This Event has Passed
(Dea Kulumbegashvili, 2024, France/Georgia/Italy, 134 minutes)
Georgian director Dea Kulumbegashvili won much acclaim for her 2020 debut feature Beginning, which featured in our post-lockdown reopening program “The Best of What You Missed” in 2021 and is truly one of the best debut features of recent years. She has now followed it up with her sophomore feature, April, winner of the Special Jury Prize at the Venice Film Festival. April is anchored by Beginning star Ia Sukhitashvili’s powerhouse performance as Nina, an obstetrician in rural Georgia who is accused of malpractice after delivering a stillborn baby. Nina is subsequently subjected to an investigation that threatens to expose her history of flaunting taboo by discreetly providing abortions, and finds herself struggling to bear up under the burden of condemnation from a community whose women desperately need her.
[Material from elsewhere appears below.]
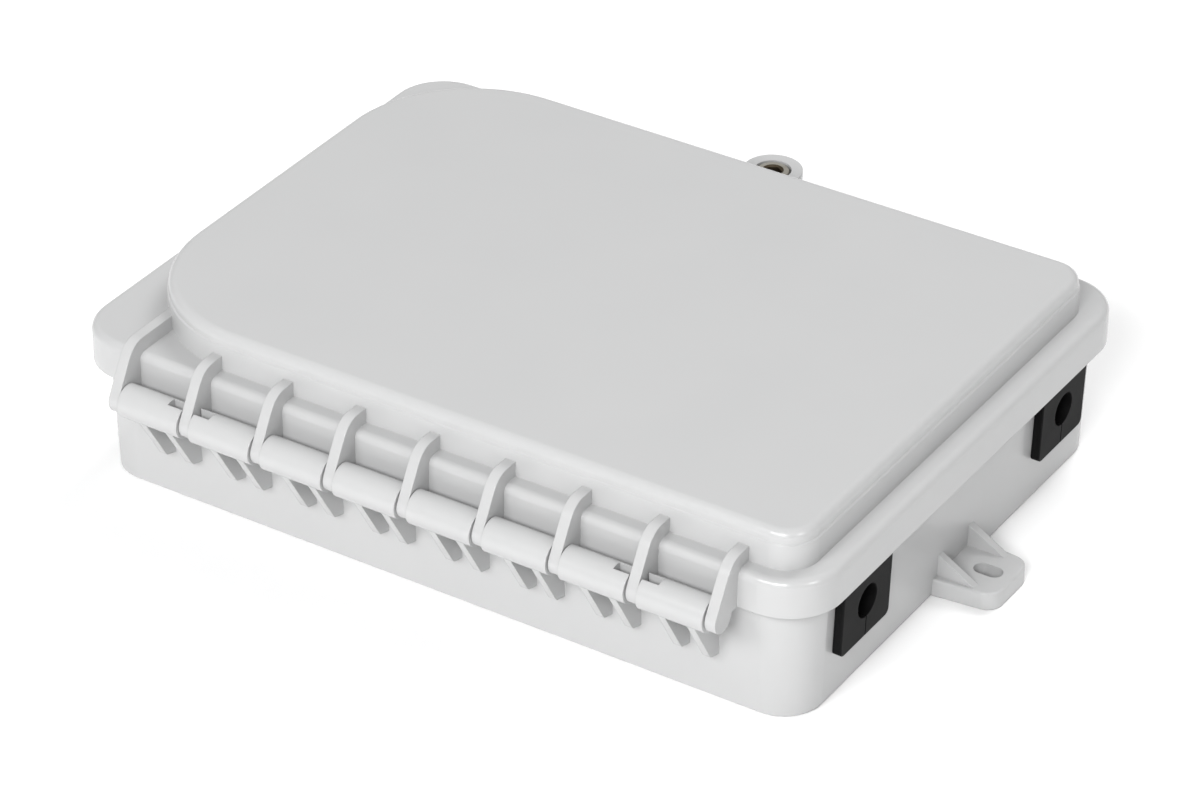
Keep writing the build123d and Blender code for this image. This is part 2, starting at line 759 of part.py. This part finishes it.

Shot in precisely calibrated long takes that practically vibrate with tension by DP Arseni Khachaturan (Beginning, Bones & All), who captures both the beauty and the ominous starkness of the Caucasus, with Matthew Herbert’s asynchronous score adding to the abiding air of anxious disorientation, Kulumbegashvili’s sophomore film invents a startlingly original audiovisual vocabulary to convey its visceral narrative of repression and resistance.
In Georgian with English subtitles. It is $8 for the general public; $7 for seniors, Webster alumni and students from other schools; $6 for Webster University staff and faculty; $0 for Webster students with proper ID.